AI governance for AI-integrated SRE workflows sounds abstract, but in practice it means giving automation smart power without letting it touch sensitive data. AI tools don’t fail because of poor logic—they fail because humans gave them raw access. Every model, agent, or script that connects to live environments creates both velocity and vulnerability. Governance is how we keep the first without summoning the second.
Data Masking prevents sensitive information from ever reaching untrusted eyes or models. It operates at the protocol level, automatically detecting and masking PII, secrets, and regulated data as queries are executed by humans or AI tools. This ensures that people can self-service read-only access to data, which eliminates the majority of tickets for access requests, and it means large language models, scripts, or agents can safely analyze or train on production-like data without exposure risk.
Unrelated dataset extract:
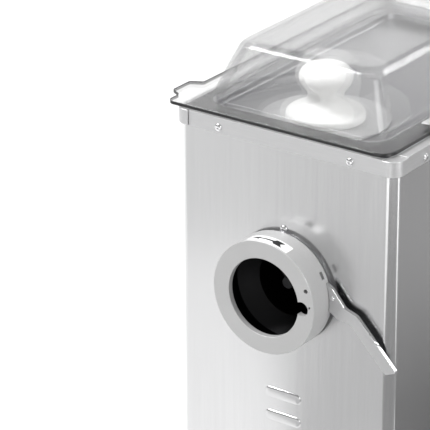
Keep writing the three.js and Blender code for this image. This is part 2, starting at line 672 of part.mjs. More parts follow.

Unlike static redaction or schema rewrites, Hoop’s masking is dynamic and context-aware, preserving utility while guaranteeing compliance with SOC 2, HIPAA, and GDPR. It’s the only way to give AI and developers real data access without leaking real data, closing the last privacy gap in modern automation.
In an SRE workflow, masking becomes the invisible guardrail. A model queries a logs endpoint, Hoop sees the payload, detects a sensitive field, and masks it before the token ever reaches the agent memory. Pipelines keep running, metrics stay useful, yet nothing private escapes. Humans get what they need, and compliance teams get peace of mind—all without slowing any release cycle.
When data is masked at runtime, access control hierarchy shifts from static roles to smart policies. Permissions no longer dictate who may touch production data, they define what data may be seen in context. Audit trails become meaningful because exposure no longer depends on trust—it’s enforced at execution.